[PROVISIONAL TRANSLATION FROM PERSIAN]

 

[Translator’s notes appear in square brackets.]

[Personal information has been redacted.]

[The excerpt below is from the section of the article that pertains to the Baha’i Faith]

 

[Adapted from website:] Bahaism in Iran

[Date:] 28 Farvardin 1400 [17 April 2021]

 

Why Do We Consider the Baha’i Movement a Purely English Sect?

Short and interesting to read

On this issue, the UK is moving in three directions. One aspect of this movement is hidden, which is the creation of a false campaign, and we detect interference from currents like movements of intelligence services that are hidden. Another aspect is the record of the groups themselves. For example, when Husayn-Ali Baha’u’llah plotted to assassinate Naser al-Din Shah and the Babis were banished from Iran to Baghdad, at the same time Mirza Malkam Khan Armenian, the founder of Freemasonry and a claimant to humanism, met with them in Baghdad’s Ridvan Garden.
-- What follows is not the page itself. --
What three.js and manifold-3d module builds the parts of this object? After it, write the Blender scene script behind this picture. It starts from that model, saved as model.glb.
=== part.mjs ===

On the other hand, Maneckji Limji Hataria, a British intelligence agent who came to Iran as a Zoroastrian resident of India, and had extensive contacts with Naser al-Din Shah and various political figures, visited Husayn-Ali Baha’u’llah and Yahya Subh-i-Azal. After meeting with Maneckji and Mirza Malkam Khan, Baha’u’llah disappeared for two years.

In appearance it seems that he was [not available to anyone]; during these two years, it is not clear where he was and what training he was receiving. The Baha’is themselves say that he was meditating in the mountains of Sulaymaniyah, but then both brothers claimed that they were the continuation of the Bab’s [revelation]; therefore, Husayn-Ali Baha’u’llah was sent to Palestine or Acre and Yahya Subh-i-Azal to Cyprus, which were under British influence [at the time]. We have little information about Azalism; this movement was more secretive than Baha’ism.

During the same period, Edward Granville Browne, a British professional spy, spent 17 days with Husayn-Ali Baha’u’llah in Acre and 15 days with Yahya Subh-i-Azal in Cyprus, but he never wrote what he had talked about. Browne later wrote a book on this subject called Nuqtat al-Kaf and asked Mohammad Qazvini to write a detailed introduction for him. Browne, in order to create a culture for Babis and Baha’is, claimed that he had in his possession 2,500 written Babi treatises.

He later defended Babism in England. His defence happened at a time when he was also the defender of Seyyed Hassan Taqizadeh, the Freemasonry movement and the Berlin Committee. If we ignore the issue of Edward Browne in the case of Taqizadeh and Berlin, what connection can there be with these two people? That is to say, one can understand the information systems from the marginal connections they had with them. It is on these occasions and in every way that historical political foresight and perception is required.

Another point is the question as to why Mr. Abbas Effendi, after the victory of the British forces over the Ottomans and the occupation of almost all the Palestinian territories, received the title of Sir from the British government. In the history of this title, we read that this title was given to people who had rendered worthy services in the interests of the British government. It remains to be seen what services Abbas Effendi, as the Baha’i leader, provided to the British military at that time. History has enumerated these services.